Hmm...da komme ich etwas ins Gruebeln, wie du das meinst. So weit ich weiss, haben alle drei Laender grosse Gemeinsamkeiten in ihrer kulturellen Entwicklung. Korea als Kulturbruecke, ueber die nacheinander unter anderem die Lehre des Konfuzius, der Nassfeldreisanbau, der Buddhismus, die Schrift und der Gebrauch von Essstaebchen von China nach Japan ueberliefert worden sind. Die Kunst des Porzellanmachens uebrigens auch. Um nur mal die wichtigsten zu nennen. Man "munkelt" sogar, dass der Tenno (und damit das japanische Volk) koreanische Vorfahren habe. ;)

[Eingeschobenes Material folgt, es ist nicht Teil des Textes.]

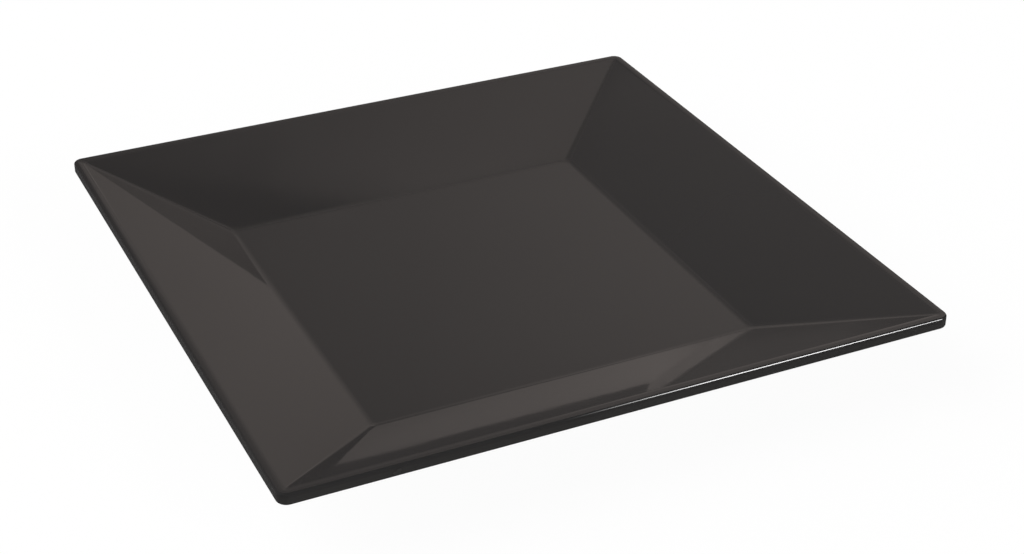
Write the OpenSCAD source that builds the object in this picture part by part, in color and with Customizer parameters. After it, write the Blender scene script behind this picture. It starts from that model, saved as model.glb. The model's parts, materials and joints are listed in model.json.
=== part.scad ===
// Square dinner plate, press-moulded: a flat square well, four flat rim panels that meet in
// softly filleted mitres, an upright lip with a narrow land, and a low square foot ring.
// Millimetres. The origin is at the middle of the underside, on the table, with +Z up and the
// sides along X and Y.
//
// The plate is one moulding with a glaze layer pressed over its food side. Both are lofts of
// rounded squares: a section, drawn from the middle of the plate outwards as distance from the
// axis and height, is given a plan radius at each of its points and carried round the square.

/* [Plate] */
// Width of the plate over the lip, the same both ways
plate_w = 260; // [220:1:320]
// Height from the table to the top of the lip
plate_h = 26.5; // [22:0.5:36]
// Plan radius of the four outer corners
corner_r = 4; // [3.5:0.5:16]
// Thickness of the sloping rim panels
wall_t = 3.4; // [2.6:0.1:3.8]

/* [Lip] */
// Height of the upright lip at the outer edge
lip_h = 4.9; // [4.2:0.1:6]
// Width of the flat land on top of the lip
lip_land = 2.8; // [2:0.1:3.4]
// Rounding of the lip's upper and lower outer edges
lip_edge_r = 1; // [0.6:0.1:1.3]
// Rounding where the land breaks into the rim panel
lip_break_r = 6.5; // [2:0.5:9]
// Rounding behind the lip, where its base meets the underside of the panel
lip_root_r = 3; // [0.5:0.5:5]

/* [Well] */
// Width of the flat well, measured between the creases
well_w = 156; // [120:1:180]
// Thickness of the well's floor
floor_t = 3.7; // [2.8:0.1:5]
// Plan radius of the well's corners, where the mitres end
well_corner_r = 2.5; // [1.5:0.5:20]
// Fillet between the well's floor and the rim panels
crease_r = 8; // [3:0.5:14]

/* [Foot ring] */
// Height of the foot ring
foot_h = 2; // [1.2:0.1:3.5]
// Width of the foot ring's wall
foot_t = 4; // [3:0.5:6]
// Distance from the well's crease in to the foot ring's outer side
foot_inset = 4.5; // [3.5:0.5:10]
// Plan radius of the foot ring's outer corners
foot_corner_r = 12; // [8:0.5:24]
// Rounding of the edges that the foot ring stands on
foot_edge_r = 0.7; // [0.3:0.1:1.2]
// Fillet at the root of the foot ring
foot_root_r = 1; // [0.4:0.1:1.6]

/* [Glaze] */
// Thickness of the glaze layer over the food side
glaze_t = 0.4; // [0.25:0.05:0.5]
// How far the glaze comes down the lip, to the mould's parting line
glaze_wrap = 1.8; // [1.4:0.1:2.4]

/* [Hidden] */

// Steps round each plan corner and along each fillet of the section
corner_steps = 8;
fillet_steps = 4;
// A fillet takes at most this share of the straight on either side of it
fillet_share = 0.49;

half = plate_w / 2;
crown_half = half - lip_land;
well_half = well_w / 2;
foot_half = well_half - foot_inset;
foot_inner_half = foot_half - foot_t;
floor_z = foot_h + floor_t;
lip_base_z = plate_h - lip_h;
parting_z = plate_h - glaze_wrap;

// Plan radius against distance from the axis, on the food side and on the underside
face_radii = [[well_half, well_corner_r], [crown_half, corner_r - lip_land], [half, corner_r]];
under_radii = concat([[foot_inner_half, foot_corner_r - foot_t], [foot_half, foot_corner_r]], face_radii);

function unit(v) = v / norm(v);
function turned(v, angle) = [v.x * cos(angle) - v.y * sin(angle), v.x * sin(angle) + v.y * cos(angle)];

// The arc that rounds corner b of the path a, b, c with radius r
function rounded_corner(a, b, c, r) =
    let (
        to_a = unit(a - b),
        to_c = unit(c - b),
        opening = acos(to_a * to_c),
        reach = min(r / tan(opening / 2), fillet_share * norm(a - b), fillet_share * norm(c - b)),
        radius = reach * tan(opening / 2),
        centre = b + unit(to_a + to_c) * radius / sin(opening / 2),
        start = b + to_a * reach - centre,
        finish = b + to_c * reach - centre,
        sweep = sign(cross(start, finish)) * (180 - opening)
    )
    [for (i = [0 : fillet_steps]) centre + turned(start, sweep * i / fillet_steps)];

// A path with its inner corners rounded: radii holds one radius for each of them
function rounded_path(path, radii) = [
    path[0],
    for (i = [1 : len(path) - 2]) each rounded_corner(path[i - 1], path[i], path[i + 1], radii[i - 1]),
    path[len(path) - 1]
];

// A path moved sideways by distance, to its right as it runs
function offset_path(path, distance) = [
    for (i = [0 : len(path) - 1])
        let (
            before = unit(i > 0 ? path[i] - path[i - 1] : path[1] - path[0]),
            after = i < len(path) - 1 ? unit(path[i + 1] - path[i]) : before,
            across_before = [before.y, -before.x],
            across_after = [after.y, -after.x]
        )
        path[i] + distance * (across_before + across_after) / (1 + across_before * across_after)
];

// The food side from the floor's edge out over the crease, the panel and the lip to the
// parting line
face_path = [[foot_inner_half, floor_z], [well_half, floor_z], [crown_half, plate_h], [half, plate_h],
    [half, parting_z]];

// The face's section, set back into the moulding by depth: hollows widen, ridges tighten
function face_section(depth) =
    rounded_path(offset_path(face_path, depth), [crease_r + depth, lip_break_r - depth, lip_edge_r - depth]);

// Slope of the rim panels and the line of their underside, parallel to the face
panel_run = crown_half - well_half;
panel_rise = plate_h - floor_z;
panel_slope = panel_rise / panel_run;
panel_drop = wall_t * norm([panel_run, panel_rise]) / panel_run;
function under_panel_at(z) = [well_half + (z + panel_drop - floor_z) / panel_slope, z];

// The underside from the middle of the recess out over the foot ring and the panel to the lip
under_path = [[foot_inner_half - foot_t, foot_h], [foot_inner_half, foot_h], [foot_inner_half, 0],
    [foot_half, 0], [foot_half, foot_h], under_panel_at(foot_h), under_panel_at(lip_base_z),
    [half, lip_base_z], [half, parting_z]];
under_section = rounded_path(under_path, [foot_root_r, foot_edge_r, foot_edge_r, foot_root_r,
    crease_r + wall_t, lip_root_r, lip_edge_r]);

// Section points as rings: distance from the axis, plan radius, height
function rings(section, radii) = [for (p = section) [p.x, lookup(p.x, radii), p.y]];
function reversed(list) = [for (i = [len(list) - 1 : -1 : 0]) list[i]];

function ring_points(ring) = [
    for (quarter = [0 : 3], i = [0 : corner_steps])
        let (
            angle = 90 * (quarter + i / corner_steps),
            side_x = quarter == 0 || quarter == 3 ? 1 : -1,
            side_y = quarter < 2 ? 1 : -1,
            straight = ring[0] - ring[1]
        )
        [side_x * straight + ring[1] * cos(angle), side_y * straight + ring[1] * sin(angle), ring[2]]
];

// A closed solid through rings that run from a flat lower cap, outwards and over to a flat
// upper cap
module square_loft(loft_rings) {
    count = 4 * (corner_steps + 1);
    last = len(loft_rings) - 1;
    walls = [
        for (r = [0 : last - 1], i = [0 : count - 1])
            let (next = (i + 1) % count)
            [r * count + i, (r + 1) * count + i, (r + 1) * count + next, r * count + next]
    ];
    lower_cap = [for (i = [0 : count - 1]) i];
    upper_cap = [for (i = [count - 1 : -1 : 0]) last * count + i];
    polyhedron(
        points = [for (ring = loft_rings) each ring_points(ring)],
        faces = concat([lower_cap], walls, [upper_cap]),
        convexity = 6
    );
}

// The moulding: well floor, rim panels, lip and foot ring in one piece
module plate_body() {
    color("#262524")
        square_loft(concat(
            rings(under_section, under_radii),
            rings(reversed(face_section(glaze_t)), face_radii)
        ));
}

// The glaze layer: a thin shell over the whole food side that ends at the parting line
module face_glaze() {
    color("#2e2c2b")
        square_loft(concat(
            rings(face_section(glaze_t), face_radii),
            rings(reversed(face_section(0)), face_radii)
        ));
}

plate_body();
face_glaze();
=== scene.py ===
"""Square dinner plate in pressed black melamine: two surfaces, their finishes and the studio.

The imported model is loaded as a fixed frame. The plate's moulding and the glaze over its food
side are then worked out again as fine surfaces of the same sizes, from one section that is
carried round a rounded square, and stand for the two solids of the frame. All lengths are
metres, with the table at zero height and the plate's middle on the vertical axis.
"""

import json
import math

import bpy
import numpy as np
from mathutils import Euler, Matrix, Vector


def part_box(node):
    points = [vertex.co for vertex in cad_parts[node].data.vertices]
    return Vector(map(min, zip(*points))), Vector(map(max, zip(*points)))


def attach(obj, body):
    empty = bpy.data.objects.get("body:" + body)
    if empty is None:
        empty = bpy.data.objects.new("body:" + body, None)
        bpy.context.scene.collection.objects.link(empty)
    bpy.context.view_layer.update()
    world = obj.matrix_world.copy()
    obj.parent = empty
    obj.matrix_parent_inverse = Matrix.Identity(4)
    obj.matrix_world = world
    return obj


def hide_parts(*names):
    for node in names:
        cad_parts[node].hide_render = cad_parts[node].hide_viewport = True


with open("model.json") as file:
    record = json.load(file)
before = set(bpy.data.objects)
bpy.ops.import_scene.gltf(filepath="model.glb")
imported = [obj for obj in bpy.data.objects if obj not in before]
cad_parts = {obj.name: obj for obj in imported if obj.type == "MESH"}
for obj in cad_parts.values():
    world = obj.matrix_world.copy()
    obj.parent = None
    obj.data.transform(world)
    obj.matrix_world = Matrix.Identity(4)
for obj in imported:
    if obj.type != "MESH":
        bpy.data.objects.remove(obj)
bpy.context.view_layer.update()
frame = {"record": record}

bl_info = {
    "name": "Square Dinner Plate",
    "version": (1, 0, 0),
    "blender": (4, 5, 0),
    "location": "View3D > Sidebar > Plate",
    "description": "Builds a pressed melamine dinner plate and a studio to look at it in",
    "category": "Add Mesh",
}

MM = 0.001
PANEL_TAB = "Plate"
BODY = "root"

# What the frame itself says of the plate's sizes
BODY_LOW, BODY_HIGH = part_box("plate_body")
GLAZE_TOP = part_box("face_glaze")[1].z
MOUNTS = {mount["name"]: mount for mount in frame["record"]["mounts"]}
PLATE_WIDTH = BODY_HIGH.x - BODY_LOW.x
PLATE_HEIGHT = GLAZE_TOP
GLAZE_THICKNESS = GLAZE_TOP - BODY_HIGH.z
WELL_FLOOR = MOUNTS["well_floor"]["pos_m"][2]

# Facets round each plan corner and along each fillet of the section
CORNER_STEPS = 24
FILLET_STEPS = 10
# A fillet takes at most this share of the straight run on either side of it
FILLET_SHARE = 0.49
# The sharp edges at the parting line lie this near to its height and to the lip's outer side
SAME_HEIGHT = 0.01 * MM
SAME_SIDE = 1.0 * MM
# The highest weight of the weighted normals, at which the largest faces decide
LARGE_FACES = 100


def linear(hex_value):
    """Scene-linear red, green, blue and alpha of an sRGB hex value such as 1f1d1c."""
    parts = np.array([int(hex_value[i : i + 2], 16) for i in (0, 2, 4)]) / 255
    straight = np.where(parts <= 0.04045, parts / 12.92, ((parts + 0.055) / 1.055) ** 2.4)
    return (*straight.tolist(), 1.0)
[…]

Definitiv gibt es Verbindungen. Nicht nur, dass die japanische und koreanische Schrift und ein nicht zu vernachlässigender Teil von Begriffen auf chinesischen Schriftzeichen bzw. Worten basiert, auch basieren viele japanische Musikinstrumente auf chinesischen Originalen. Kleines Beispiel sind die Taikos, von denen viele Westler aufgrund der vielen japanischen Taiko-Bands annehmen, dass es sich um ein urtypisches japanisches Intrument handelt. Tatsächlich aber stammen die Trommeln wohl ganz ursprünglich aus China und sind dann über Korea nach Japan gekommen. Deshalb findet man auch noch heute in allen drei Ländern diese Großtrommeln.
Allerdings war der Kulturaustausch nicht nur einseitig, es gibt auch Lehnwörter, die aus Japan später in die chinesische Schrift integriert wurden.

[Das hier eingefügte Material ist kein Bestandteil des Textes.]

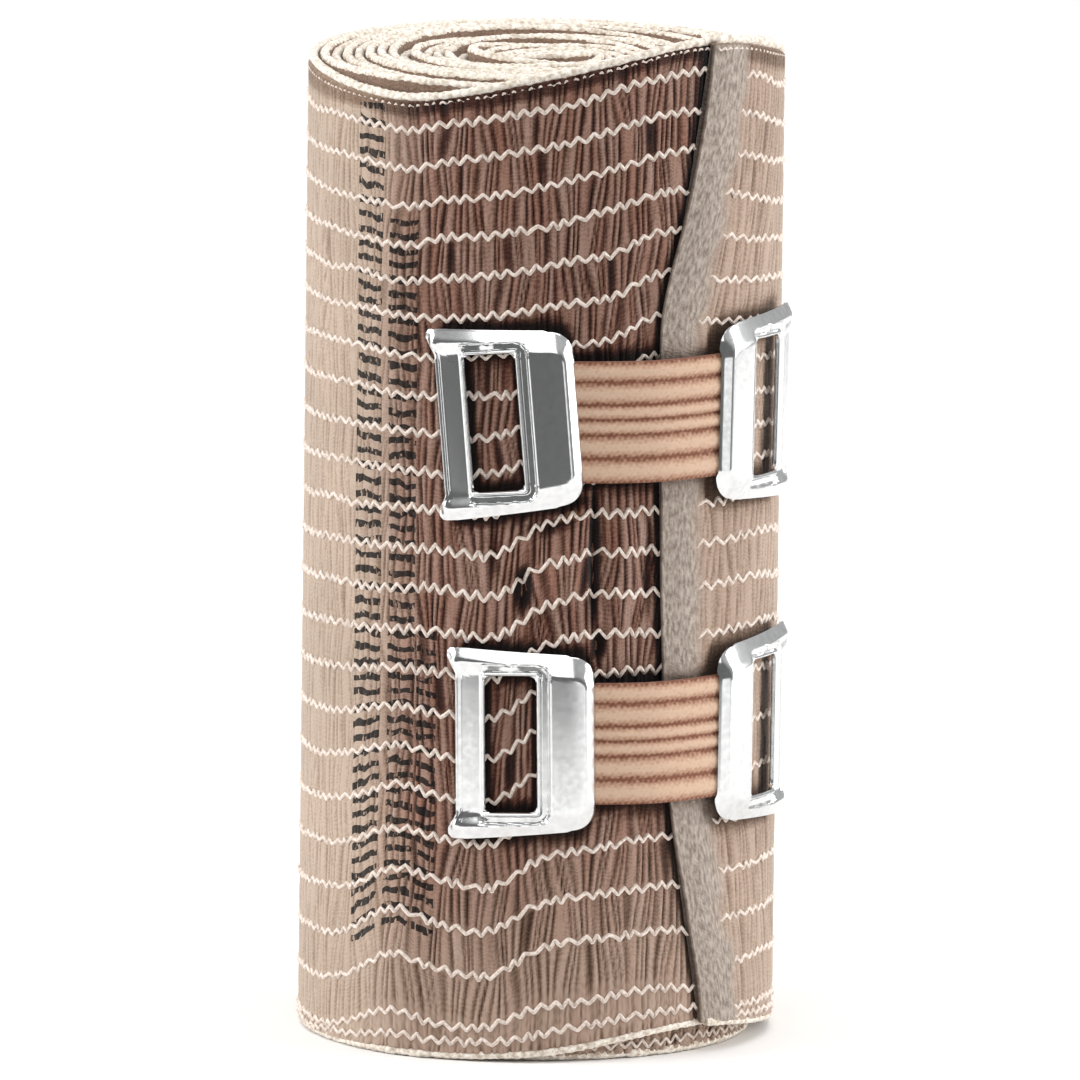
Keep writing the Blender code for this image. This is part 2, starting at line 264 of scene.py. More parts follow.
class SmoothCurve:
    """A smooth curve through one column of a table, level at its crests, its dips and its ends."""

    def __init__(self, rows: Sequence[tuple], column: int) -> None:
        """Reads the table.

        Args:
            rows: The table's rows, whose first column is the place along the curve.
            column: The column that the curve passes through.
        """
        self.places = np.array([row[0] for row in rows])
        self.values = np.array([row[column] for row in rows])
        steps = np.diff(self.values)
        rise = self.values[2:] - self.values[:-2]
        run = self.places[2:] - self.places[:-2]
        self.slopes = np.zeros(len(rows))
        self.slopes[1:-1] = np.where(steps[:-1] * steps[1:] > 0.0, rise / run, 0.0)

    def __call__(self, at: np.ndarray) -> np.ndarray:
        """The curve's values at places along it."""
        at = np.clip(at, self.places[0], self.places[-1])
        row = np.searchsorted(self.places, at, side="right") - 1
        row = np.clip(row, 0, len(self.places) - 2)
        run = self.places[row + 1] - self.places[row]
        share = (at - self.places[row]) / run
        eased = smooth(share)
        start = self.slopes[row] * share * (1.0 - share) ** 2
        stop = self.slopes[row + 1] * share**2 * (share - 1.0)
        return self.values[row] * (1.0 - eased) + self.values[row + 1] * eased + run * (start + stop)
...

Generell muss man sagen: die japanische Sprache und Kultur hat sich eigenständig entwickelt. Aber das chinesisches Kaiserreich hat (zumindest für eine gewisse Zeit lang) einen recht grossen Einfluss auf Korea, Japan und auch Vietnam gehabt und viel beeinflusst, auch wenn man das in Japan nicht gerne hören mag.
 
Gestern erzählte mir ein Kumpel, was für ihn der "höchster Punkt vom Stil" sei.

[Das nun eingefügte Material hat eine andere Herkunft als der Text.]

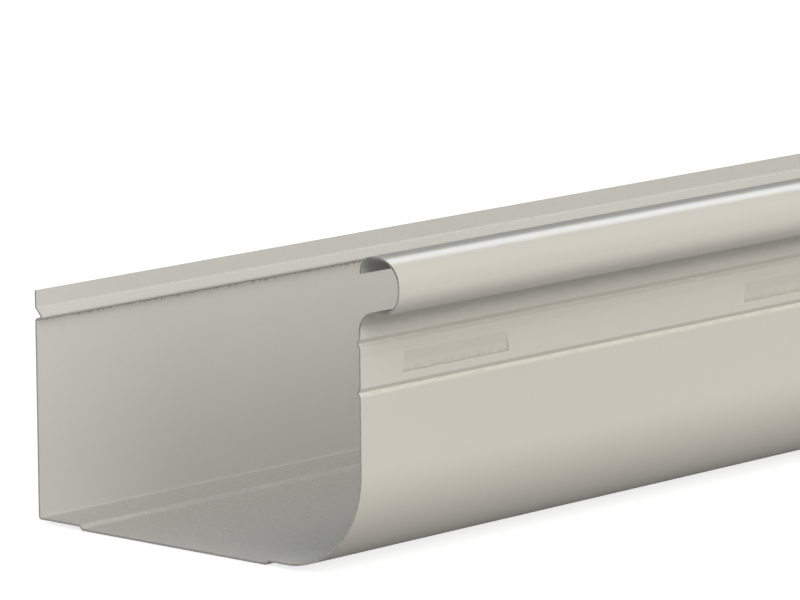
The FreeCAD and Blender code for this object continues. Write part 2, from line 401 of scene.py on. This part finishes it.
outerMarks = {
    # painted shade: dark blotches and a broken dark line along each slot's open edge
    "slotFoot": {"z": (("slotFoot", 0.0), ("slotFoot", 0.1)), "y": flapAcross,
                 "patch": (1.1, 1.1, 3.0), "reach": 1.6, "cover": 0.66, "ragged": 2.6, "amount": 0.13},
    "slotLine": {"z": (("slotFoot", 0.0), ("slotFoot", 0.1)), "y": flapAcross,
                 "patch": (2.0, 2.0, 2.0), "reach": 0.35, "cover": 0.8, "ragged": 2.0, "amount": 0.13},
    # painted shade: the top of each flap, under its fold, a little darker
    "slotFold": {"z": (("slotFold", -0.5), ("slotFold", -0.1)), "y": flapAcross,
                 "patch": (9.0, 9.0, 9.0), "reach": 4.0, "cover": 1.0, "ragged": 0.3, "amount": 0.05},
    # painted shade on and under the upper pressed line, in the shadow of the bead
    "upperLine": {"z": (("upperLine", -0.75), ("upperLine", 0.0)), "y": wallAcross,
                  "patch": (4.0, 4.0, 0.45), "reach": 0.3, "cover": 0.8, "ragged": 2.3, "amount": 0.14},
    # painted shade: the wall from the upper pressed line up to the shelf slightly darker, under the bead
    "upperWall": {"z": (("upperLine", -1.5), ("shelf", 0.0)), "y": wallAcross,
                  "patch": (30.0, 30.0, 30.0), "reach": 3.0, "cover": 1.0, "ragged": 0.4, "amount": 0.04},
    # painted shade in a ragged band under the bead's shelf
    "belowBead": {"z": (("shelf", -2.2), ("shelf", 0.0)), "y": shelfAcross,
                  "patch": (5.5, 5.5, 1.6), "reach": 2.2, "cover": 1.15, "ragged": 2.0, "amount": 0.14},
    # painted shade in thin vertical streaks under the shelf
    "streaks": {"z": (("shelf", -3.6), ("shelf", 0.0)), "y": shelfAcross,
                "patch": (0.5, 0.5, 9.0), "reach": 2.6, "cover": 0.75, "ragged": 2.0, "amount": 0.07},
    # painted highlight: pale dapples on the lit lower flank of the lower pressed line
    "rubbedLine": {"z": (("lowerLine", -0.7), ("lowerLine", -0.2)), "y": wallAcross,
                   "patch": (2.6, 2.6, 0.5), "reach": 0.2, "cover": 0.6, "ragged": 1.8, "amount": 0.22},
    # painted highlight: a pale dotted line on the bend at the foot of the bead's front
    "rubbedBead": {"z": (("shelf", 0.15), ("shelf", 0.55)), "y": (("beadFront", 0.0), ("beadFront", 4.3)),
                   "patch": (0.35, 0.35, 0.35), "reach": 0.3, "cover": 0.6, "ragged": 2.4, "amount": 0.45},
    # painted dim reflection: the bead's top behind the highlight made darker and greener
    "beadTop": {"z": (("crest", -0.08), ("crest", 0.1)), "y": beadAcross,
                "patch": (9.0, 9.0, 9.0), "reach": 0.16, "cover": 1.1, "ragged": 0.3, "amount": 0.30,
                "colour": (0.34, 0.395, 0.39)},
}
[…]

Für ihn gehörte zum Stil nicht nur entsprechende Kleidung zutragen, sondern auch das Aussehen, entsprechende Auto, Haus, Intelligenz, Humor, Selbstverteidigung, akademischer Grad, "Soziale Ader" und andere materielle Dinge und Eigenschaften dazu.

Vielleicht noch eine Anmerkung von mir dazu: es ist natürlich immer schön, wenn man quasi so ein "Gesamtpaket" hat. Man muss sich aber auch immer fragen, wie realistisch das ist. Gerade so Sachen wie "Intelligenz, Humor, Charme, soziale Ader" sind ja Sachen, die man nur bis zu einem gewissen Grad selber beeinflussen oder trainieren kann. Andere Dinge wie ein "entsprechendes Auto, Haus" und eventuell auch noch die passenden Urlaube in den richtigen Locations sind gehaltsabhängig und daher auch nicht beliebig für jedermann verfügbar.

Man sollte also vorsichtig sein, dass man sich nicht zu hohe Ziele steckt oder unrealistische Anforderungen an sein eigenes Leben stellt. Das kann nämlich dann auch in Frustration oder Depression enden.